March 16, 2012 11:13
2 min read

Whatever a broad's personal views on the bodacious President Barack Obama ­- not so much "yes, we can," as "yes, we so would" - his position on Israel makes him a source of suspicion to quite a few of my Zionist cohorts, who find his support for Israel to be about as enthusiastic as that displayed by a stoned sloth on its way to the dentist.

So imagine my delight recently on discovering that one David Remnick, editor of the New Yorker magazine, had said this: "In fact, the president is a philosemite, whose earliest political supporters were Chicago Jews."

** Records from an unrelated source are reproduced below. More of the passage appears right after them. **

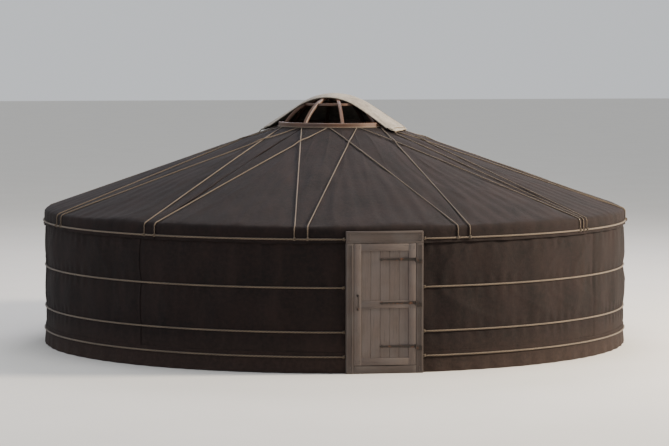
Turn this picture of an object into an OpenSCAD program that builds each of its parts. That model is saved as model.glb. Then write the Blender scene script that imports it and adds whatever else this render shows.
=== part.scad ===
// A large felt yurt: a round lattice wall and a conical pole roof under thick dark felt,
// with a wooden crown on four columns, a low framed door and a plank floor.
// The origin is on the ground at the middle of the floor. The door faces -Y, and +Z is up.

/* [Lattice wall] */
// Inside radius of the lattice wall
lattice_r = 4700; // [3800:50:5600]
// Height of the wall, up to which its laths are cut before they are trimmed under the roof felt
lattice_h = 2200; // [1900:20:2600]
// Thickness of the two crossed laths together
lattice_t = 24; // [16:1:40]
// Width of one lath
lath_w = 30; // [22:1:40]
// Length of the laths above the highest crossing and below the lowest
fork_h = 100; // [90:5:160]
// Number of lattice sections round the wall
lattice_sections = 8; // [6:1:10]
// Number of forks along the top of one section
section_heads = 12; // [9:1:14]
// Number of half diamonds between the lowest and the highest crossing
lattice_rows = 10; // [8:2:12]

/* [Roof poles and crown] */
// Radius of a roof pole
pole_r = 18; // [14:1:20]
// Width of the square tenon at the top of a pole
pole_tip_w = 24; // [16:1:26]
// How far the tenon goes into the crown's rim
pole_tip_depth = 50; // [30:2:60]
// Height above the ground at which the poles meet the rim
crown_z = 3480; // [3250:10:3750]
// Outside radius of the crown's rim
rim_r = 930; // [850:10:1100]
// Thickness of the rim
rim_t = 80; // [70:2:110]
// Depth of the rim below the poles
rim_below = 70; // [50:5:120]
// Height of the rim above the poles
rim_above = 140; // [110:5:180]
// How far the crown's wheel rises above its seat in the rim
crown_rise = 470; // [300:10:600]
// Width of a spoke
spoke_w = 56; // [40:2:80]
// Depth of a spoke
spoke_t = 48; // [36:2:70]
// Radius of the crown's middle ring
mid_ring_r = 470; // [380:10:560]
// Radius of the hub
hub_r = 120; // [90:5:160]
// Number of spokes
spokes = 8; // [6:2:12]

/* [Columns] */
// Width of a column across its flats
column_w = 110; // [90:5:140]
// Width of a column's foot block
column_foot_w = 190; // [150:10:240]
// Height of a column's foot block
column_foot_h = 90; // [60:5:140]
// Slant of the foot block's upper edges
column_foot_slant = 14; // [6:1:20]
// How far a collar stands out of the shaft
collar_proud = 14; // [6:1:20]
// Height of a collar
collar_h = 26; // [18:1:40]
// Height of the middle collar above the foot block
collar_mid = 1210; // [800:10:1600]
// Length of the bracket on top of a column
bracket_l = 480; // [380:10:560]
// Depth of the bracket
bracket_h = 170; // [120:5:220]
// Width of the bracket
bracket_w = 90; // [70:5:110]

/* [Floor] */
// Thickness of the plank floor
floor_t = 60; // [40:5:90]
// Gap between the floor's edge and the lattice
floor_margin = 10; // [5:1:30]
// Width of the floor's middle part
floor_mid_w = 3200; // [2400:100:3800]

/* [Door] */
// Clear width between the jambs
door_w = 950; // [800:10:1100]
// Clear height above the sill
door_h = 1840; // [1500:10:1840]
// Width of a jamb
jamb_w = 110; // [80:5:150]
// Height of the sill
sill_h = 120; // [80:5:180]
// Least height of the door head, which reaches up to the poles over the door
head_h = 180; // [120:5:240]
// How far the frame reaches inside the lattice
frame_inside = 60; // [40:5:120]
// How far the frame stands out of the wall cover
frame_proud = 40; // [20:5:80]
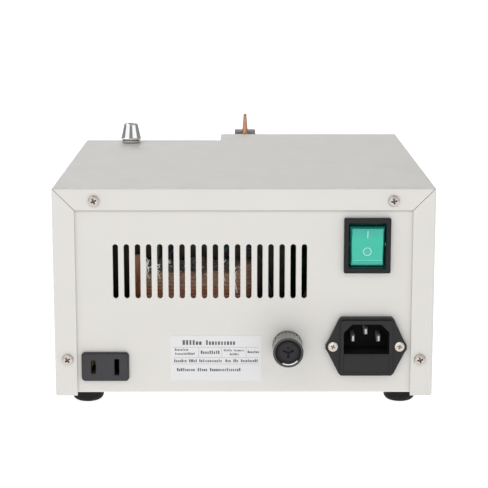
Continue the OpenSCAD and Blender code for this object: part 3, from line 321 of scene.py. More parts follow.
def board():
    """Green solder mask with the copper tracks showing faintly through it."""
    p = Paint("circuit_board", (0.02, 0.16, 0.07), 0.3, Coat_Weight=0.3)
    tracks = p.texture("ShaderNodeTexBrick", 160).outputs["Fac"]
    p.tint(p.noise(200), 0.15).over(p.ramp(tracks, 0, 1, 0, 0.35), (0.05, 0.30, 0.12))
    return p.sheen(p.noise(400), 0.05).relief(tracks, 0.03).done()


def green_rocker():
    """Clear green moulding with the fine prisms of its underside showing through, a painted highlight on its
    chamfer and painted shade on its flanks.
    """
    p = Paint("green_rocker", (0.017, 0.49, 0.355), 0.20, Coat_Weight=0.4, Coat_Roughness=0.08,
              Subsurface_Weight=0.15, Subsurface_Scale=0.003)
    prisms = p.bands(620, "X")
    centre = middle("switch_rocker")
    # the prisms vary the colour, and the green is darker towards the rocker's top
    p.tint(prisms, 0.07).over(p.along("Z", centre.z + 4, centre.z + 13), (0.022, 0.34, 0.26))
    chamfer = low("switch_rocker").z + 3.3
    # painted highlight: paler green on the chamfer at the rocker's lower end, as if lit from below
    p.over(p.along("Z", chamfer, chamfer - 0.3), (0.12, 0.70, 0.57))
    # painted shade: darker green on both flanks
    for side in (-1, 1):
        edge = centre.x + side * ROCKER_HALF
        p.over(p.along("X", edge, edge + side * 0.5), (0.026, 0.33, 0.27))
    return p.sheen(p.noise(300), 0.04).relief(prisms, 0.01).done()


def phenolic():
    """Brown laminate with the weave of its cloth."""
    p = Paint("phenolic", (0.060, 0.034, 0.022), 0.38, Coat_Weight=0.2)
    weave = p.texture("ShaderNodeTexBrick", 900).outputs["Fac"]
    p.tint(p.noise(160), 0.25).sheen(p.noise(300), 0.06)
    return p.relief(weave, 0.01).done()


def clear(name, color, rough, **sockets):
    """Glass or clear plastic, slightly uneven."""
    p = Paint(name, color, rough, **sockets)
    return p.tint(p.noise(200), 0.03).sheen(p.noise(400), 0.02).relief(p.noise(150), 0.02).done()


def floor_white():
    """Pale floor that glows enough to melt into the studio's background."""
    p = Paint("floor", (0.35, 0.35, 0.35), 0.6, Emission_Color=(1, 1, 1, 1), Emission_Strength=0.93)
    return p.tint(p.noise(3), 0.01).sheen(p.noise(6), 0.05).relief(p.noise(900), 0.02).done()


def socket_black():
    """Black moulding, glossier outside than deep in the inlet's mouth, where its colour darkens as painted
    shade.
    """
    p = Paint("socket_black", BLACK_MOULDING, 0.42, Specular_IOR_Level=0.32)
    inside = high("inlet_body").y - 2.5
    # painted shade: the colour darkens deep in the inlet's mouth
    p.tint(p.noise(120), 0.12).over(p.along("Y", inside, inside - 3), (0.0045, 0.0042, 0.0046))
    p.links.new(p.ramp(p.along("Y", inside, inside - 3), 0, 1, 0.42, 0.85), p.shader.inputs["Roughness"])
    return p.relief(p.noise(2600, detail=1.0), 0.012).done()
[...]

Whatever the lasting veracity of this, it did my hard little heart good to read it. That word - philosemite! It sounds like a combination of pastry and Jewishness - what's not to like? You know how when you have a pash on someone, you get a flicker of excitement when you even see their name, even if it's not them? I experienced this most poignantly when stuck in Israel two years ago without my husband, during the Icelandic Eyjafjallajökull volcano kerfuffle, when it seemed that I was forever turning a corner of a road in Tel Aviv or Eilat to see the word "DAN" literally spelt out in lights, leering down lubriciously at me from one of the estimable hotels of that name. That's how I feel when I see the word "philosemite" written down. It's my tribe - my small, perfect, mad, sad and brilliant tribe.

I remember the first time I saw the phrase written down; like an adolescent gayer growing up in pre-Wolfenden Britain, I wasn't sure if there were any more out there like me and, if there were, what we should even call ourselves.